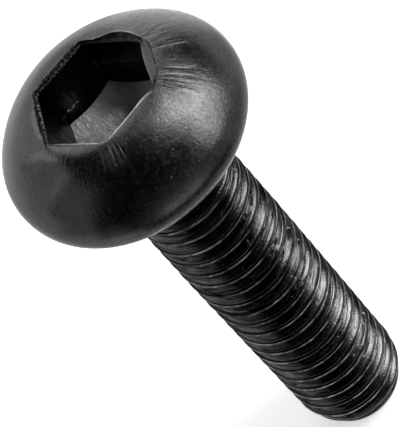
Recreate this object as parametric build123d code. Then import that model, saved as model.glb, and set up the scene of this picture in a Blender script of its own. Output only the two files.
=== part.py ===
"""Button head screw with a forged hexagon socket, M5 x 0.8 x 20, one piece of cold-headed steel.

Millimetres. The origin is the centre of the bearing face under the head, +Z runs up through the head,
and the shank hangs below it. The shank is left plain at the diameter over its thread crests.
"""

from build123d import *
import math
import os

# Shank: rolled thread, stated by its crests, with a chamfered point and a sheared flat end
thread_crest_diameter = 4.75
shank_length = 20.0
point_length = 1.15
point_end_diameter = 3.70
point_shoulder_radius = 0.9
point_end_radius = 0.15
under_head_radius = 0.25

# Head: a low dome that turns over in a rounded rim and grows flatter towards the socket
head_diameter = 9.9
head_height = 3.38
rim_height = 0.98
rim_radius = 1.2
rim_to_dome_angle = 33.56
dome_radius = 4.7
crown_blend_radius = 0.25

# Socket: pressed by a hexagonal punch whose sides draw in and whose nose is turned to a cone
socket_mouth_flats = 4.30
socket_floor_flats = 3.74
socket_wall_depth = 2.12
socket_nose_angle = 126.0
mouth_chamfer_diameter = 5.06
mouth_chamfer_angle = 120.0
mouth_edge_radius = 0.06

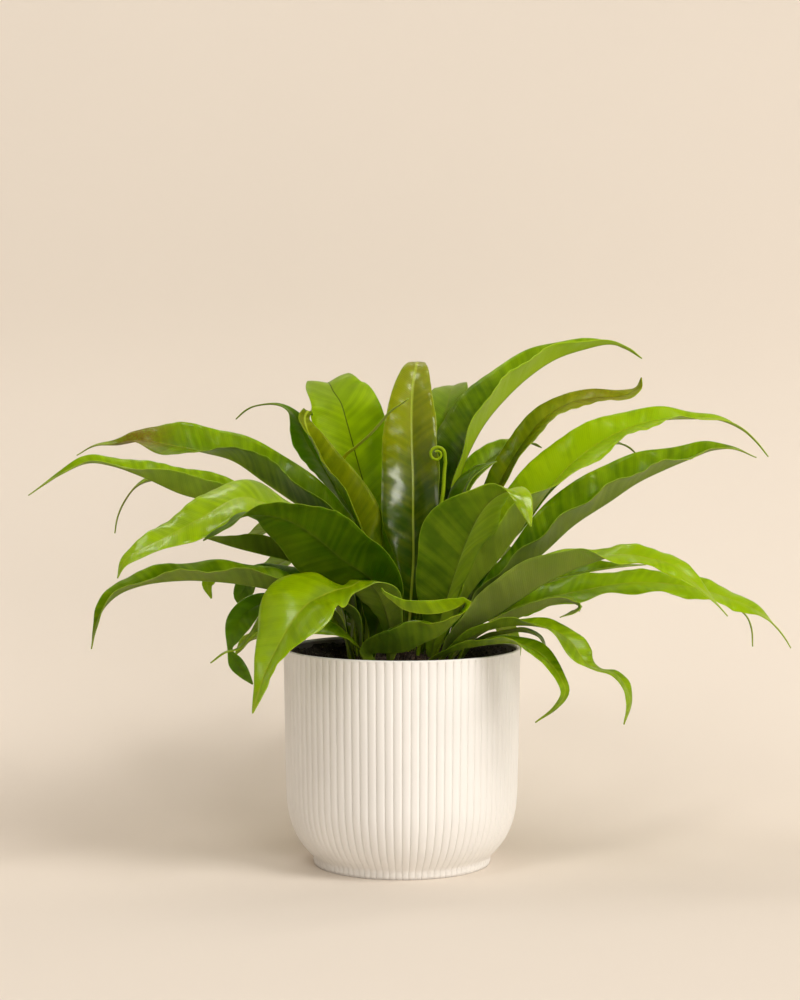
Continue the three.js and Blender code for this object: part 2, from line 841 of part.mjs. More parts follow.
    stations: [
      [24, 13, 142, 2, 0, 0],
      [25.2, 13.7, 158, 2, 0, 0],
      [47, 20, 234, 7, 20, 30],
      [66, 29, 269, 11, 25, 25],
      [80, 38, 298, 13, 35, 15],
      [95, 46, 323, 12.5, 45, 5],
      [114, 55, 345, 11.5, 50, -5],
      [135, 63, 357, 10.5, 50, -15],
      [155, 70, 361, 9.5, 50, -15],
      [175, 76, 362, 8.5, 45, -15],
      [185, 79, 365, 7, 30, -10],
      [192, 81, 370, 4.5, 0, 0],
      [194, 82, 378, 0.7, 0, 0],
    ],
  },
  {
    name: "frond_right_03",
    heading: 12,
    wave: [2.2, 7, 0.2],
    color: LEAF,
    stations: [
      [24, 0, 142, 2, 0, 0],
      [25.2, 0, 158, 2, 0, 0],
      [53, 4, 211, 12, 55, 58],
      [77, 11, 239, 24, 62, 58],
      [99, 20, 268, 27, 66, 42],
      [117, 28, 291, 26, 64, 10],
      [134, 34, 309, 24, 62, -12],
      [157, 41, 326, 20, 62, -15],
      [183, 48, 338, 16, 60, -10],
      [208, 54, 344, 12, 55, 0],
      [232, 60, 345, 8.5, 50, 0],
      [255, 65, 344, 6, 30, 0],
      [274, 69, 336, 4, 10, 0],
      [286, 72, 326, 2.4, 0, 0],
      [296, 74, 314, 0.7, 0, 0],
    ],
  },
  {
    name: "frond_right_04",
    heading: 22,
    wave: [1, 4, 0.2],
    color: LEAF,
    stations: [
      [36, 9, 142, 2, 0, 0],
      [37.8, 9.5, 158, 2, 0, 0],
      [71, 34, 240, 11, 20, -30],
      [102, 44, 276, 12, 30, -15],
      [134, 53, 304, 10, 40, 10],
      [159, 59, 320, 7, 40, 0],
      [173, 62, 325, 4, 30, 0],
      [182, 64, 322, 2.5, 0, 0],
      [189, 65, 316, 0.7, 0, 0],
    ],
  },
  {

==

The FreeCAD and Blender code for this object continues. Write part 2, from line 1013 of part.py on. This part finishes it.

...

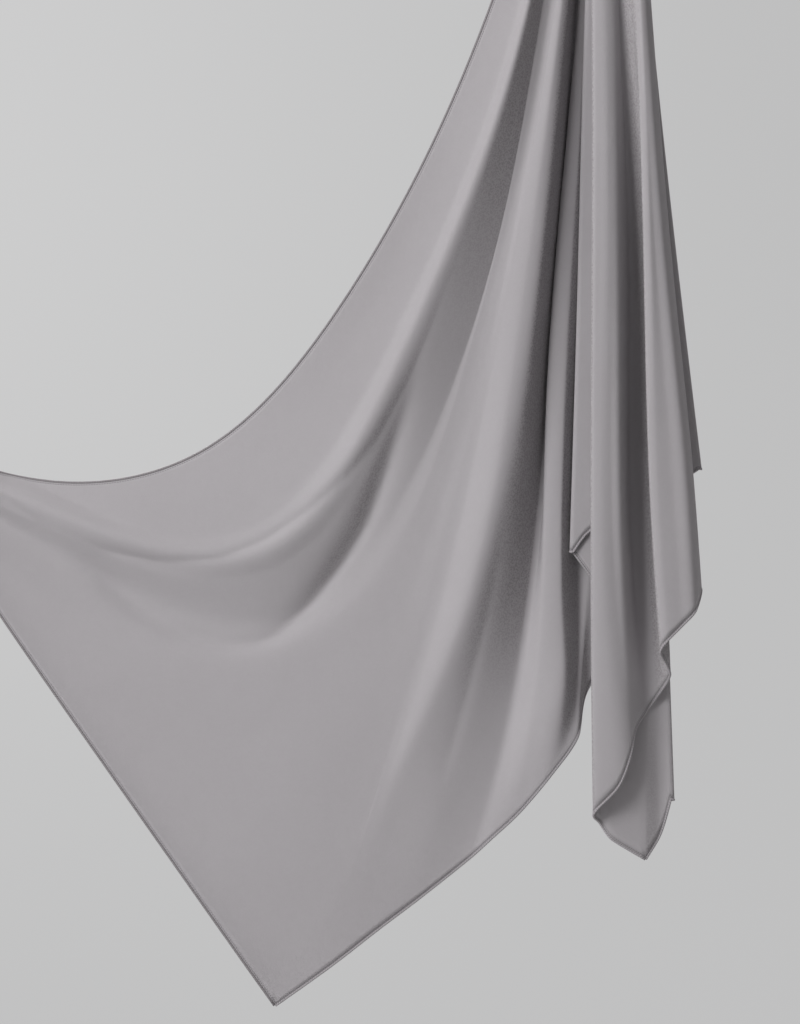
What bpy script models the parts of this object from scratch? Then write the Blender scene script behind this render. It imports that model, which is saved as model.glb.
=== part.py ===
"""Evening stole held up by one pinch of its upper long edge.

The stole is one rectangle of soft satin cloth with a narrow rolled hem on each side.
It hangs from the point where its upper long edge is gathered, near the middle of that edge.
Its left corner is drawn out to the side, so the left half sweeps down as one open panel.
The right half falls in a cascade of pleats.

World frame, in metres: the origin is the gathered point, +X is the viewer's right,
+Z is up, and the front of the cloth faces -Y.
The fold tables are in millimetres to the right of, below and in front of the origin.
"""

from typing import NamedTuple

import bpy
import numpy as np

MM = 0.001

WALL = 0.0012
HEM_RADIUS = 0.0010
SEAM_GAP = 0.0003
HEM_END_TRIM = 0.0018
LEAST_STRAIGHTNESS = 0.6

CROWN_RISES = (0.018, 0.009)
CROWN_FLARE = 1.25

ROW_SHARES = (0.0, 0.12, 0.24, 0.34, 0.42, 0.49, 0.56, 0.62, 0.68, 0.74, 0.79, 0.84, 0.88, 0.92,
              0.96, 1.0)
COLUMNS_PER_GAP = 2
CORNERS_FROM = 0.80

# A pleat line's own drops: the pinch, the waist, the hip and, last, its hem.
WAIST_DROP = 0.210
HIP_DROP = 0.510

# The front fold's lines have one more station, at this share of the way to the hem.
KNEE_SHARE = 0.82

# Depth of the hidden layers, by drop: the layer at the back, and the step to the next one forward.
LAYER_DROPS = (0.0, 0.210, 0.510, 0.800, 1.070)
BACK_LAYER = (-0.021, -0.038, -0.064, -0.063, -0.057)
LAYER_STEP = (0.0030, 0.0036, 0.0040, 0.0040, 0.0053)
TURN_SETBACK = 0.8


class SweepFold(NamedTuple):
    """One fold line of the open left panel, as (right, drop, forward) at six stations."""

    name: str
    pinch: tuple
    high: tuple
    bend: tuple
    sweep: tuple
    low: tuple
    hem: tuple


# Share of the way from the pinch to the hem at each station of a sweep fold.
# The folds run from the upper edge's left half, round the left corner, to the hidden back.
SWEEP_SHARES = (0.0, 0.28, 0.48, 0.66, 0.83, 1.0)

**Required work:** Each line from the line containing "What bpy script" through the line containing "The right half falls in a cascade of pleats." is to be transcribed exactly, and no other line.

**The result:**
What bpy script models the parts of this object from scratch? Then write the Blender scene script behind this render. It imports that model, which is saved as model.glb.
=== part.py ===
"""Evening stole held up by one pinch of its upper long edge.

The stole is one rectangle of soft satin cloth with a narrow rolled hem on each side.
It hangs from the point where its upper long edge is gathered, near the middle of that edge.
Its left corner is drawn out to the side, so the left half sweeps down as one open panel.
The right half falls in a cascade of pleats.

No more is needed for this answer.